⟨

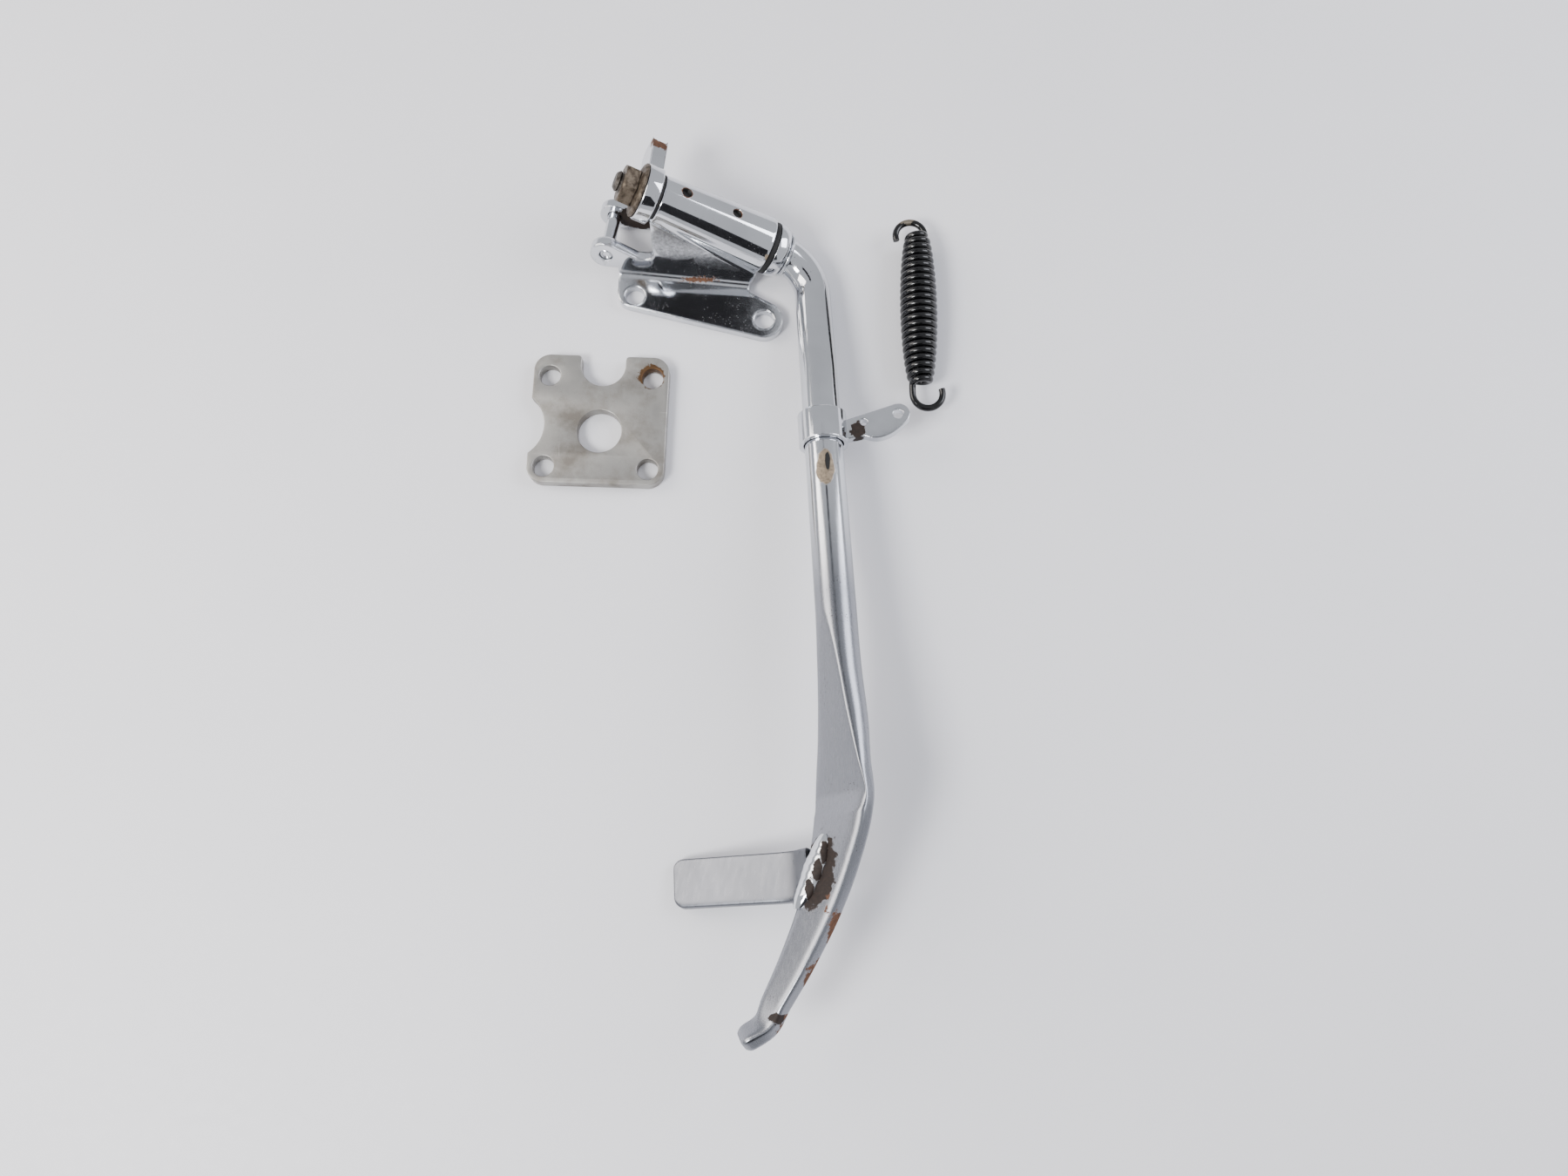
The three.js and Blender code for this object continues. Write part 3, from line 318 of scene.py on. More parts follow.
def mix(tree, factor, first, second):
    """Blends two colours by a factor."""
    node = add(tree, "ShaderNodeMix", {"data_type": "RGBA"}, Factor=factor)
    for index, value in ((6, first), (7, second)):
        if isinstance(value, tuple):
            node.inputs[index].default_value = value
        else:
            tree.links.new(value, node.inputs[index])
    return node.outputs[2]


def blend_value(tree, factor, first, second):
    """Blends two numbers by a factor."""
    node = add(tree, "ShaderNodeMix", {"data_type": "FLOAT"}, Factor=factor)
    for index, value in ((2, first), (3, second)):
        if isinstance(value, float):
            node.inputs[index].default_value = value
        else:
            tree.links.new(value, node.inputs[index])
    return node.outputs[0]


def patch(tree, place, centre, size, ragged=0.35, scale=400):
    """A ragged spot: one inside an ellipsoid of the given half sizes in millimetres, nought outside."""
    centre, size = np.array(centre) * MM, np.array(size) * MM
    vector, number = "ShaderNodeVectorMath", "ShaderNodeMath"
    offset = add(tree, vector, {"operation": "SUBTRACT", 1: tuple(centre)}, i0=place)
    scaled = add(tree, vector, {"operation": "DIVIDE", 1: tuple(size)}, i0=offset.outputs[0])
    length = add(tree, vector, {"operation": "LENGTH"}, i0=scaled.outputs[0])
    edge = noise(tree, place, scale, 6.0, 0.6)
    wobble = add(tree, number, {"operation": "MULTIPLY_ADD", 1: 4 * ragged, 2: -2 * ragged}, i0=edge)
    total = add(tree, number, {"operation": "ADD"}, i0=length.outputs["Value"], i1=wobble.outputs[0])
    return ramp(tree, total.outputs[0], 1.06, 0.94)


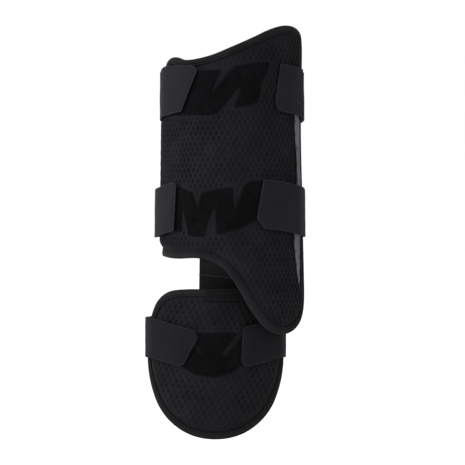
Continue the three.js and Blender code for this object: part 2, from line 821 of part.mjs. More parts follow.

⟩

→ **WHAT IS NEEDED**
Extract each entry in full, exactly as given.

→ **PROBLEM SOLUTION**
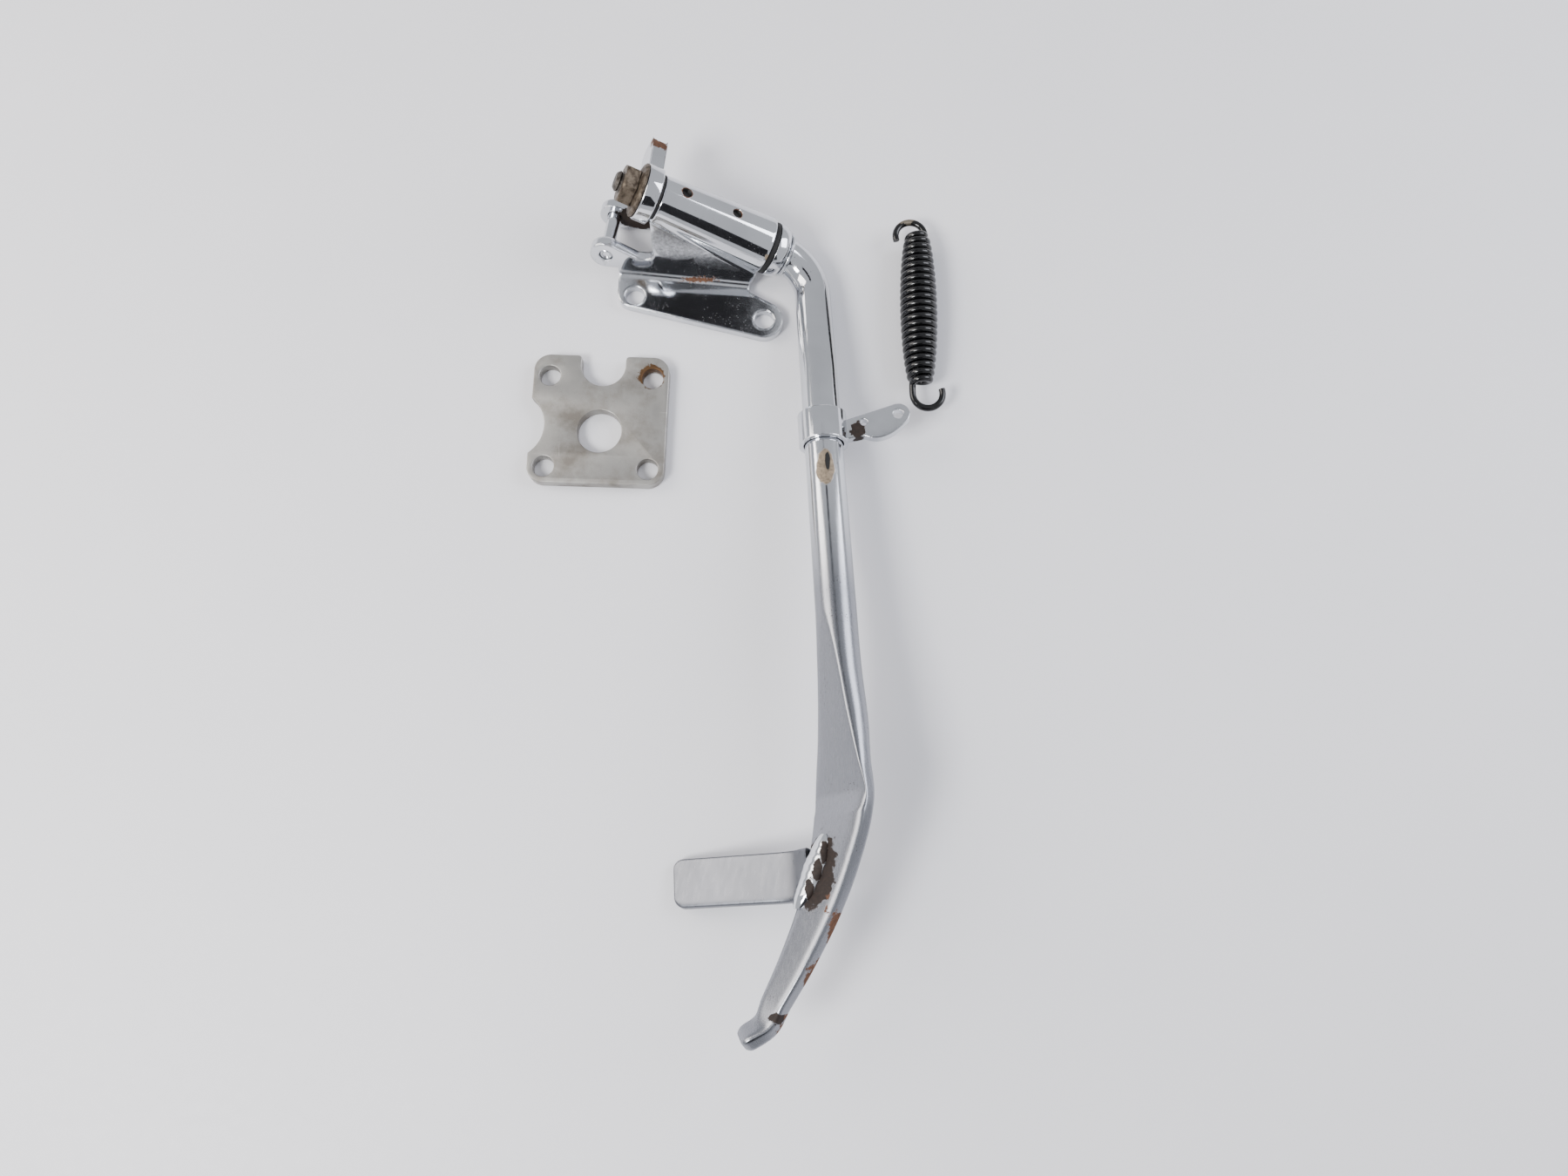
The three.js and Blender code for this object continues. Write part 3, from line 318 of scene.py on. More parts follow.
def mix(tree, factor, first, second):
    """Blends two colours by a factor."""
    node = add(tree, "ShaderNodeMix", {"data_type": "RGBA"}, Factor=factor)
    for index, value in ((6, first), (7, second)):
        if isinstance(value, tuple):
            node.inputs[index].default_value = value
        else:
            tree.links.new(value, node.inputs[index])
    return node.outputs[2]


def blend_value(tree, factor, first, second):
    """Blends two numbers by a factor."""
    node = add(tree, "ShaderNodeMix", {"data_type": "FLOAT"}, Factor=factor)
    for index, value in ((2, first), (3, second)):
        if isinstance(value, float):
            node.inputs[index].default_value = value
        else:
            tree.links.new(value, node.inputs[index])
    return node.outputs[0]


def patch(tree, place, centre, size, ragged=0.35, scale=400):
    """A ragged spot: one inside an ellipsoid of the given half sizes in millimetres, nought outside."""
    centre, size = np.array(centre) * MM, np.array(size) * MM
    vector, number = "ShaderNodeVectorMath", "ShaderNodeMath"
    offset = add(tree, vector, {"operation": "SUBTRACT", 1: tuple(centre)}, i0=place)
    scaled = add(tree, vector, {"operation": "DIVIDE", 1: tuple(size)}, i0=offset.outputs[0])
    length = add(tree, vector, {"operation": "LENGTH"}, i0=scaled.outputs[0])
    edge = noise(tree, place, scale, 6.0, 0.6)
    wobble = add(tree, number, {"operation": "MULTIPLY_ADD", 1: 4 * ragged, 2: -2 * ragged}, i0=edge)
    total = add(tree, number, {"operation": "ADD"}, i0=length.outputs["Value"], i1=wobble.outputs[0])
    return ramp(tree, total.outputs[0], 1.06, 0.94)


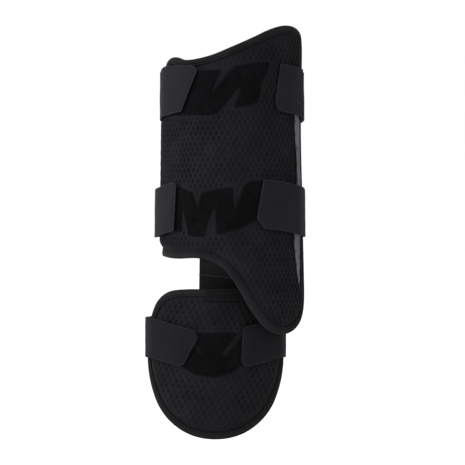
Continue the three.js and Blender code for this object: part 2, from line 821 of part.mjs. More parts follow.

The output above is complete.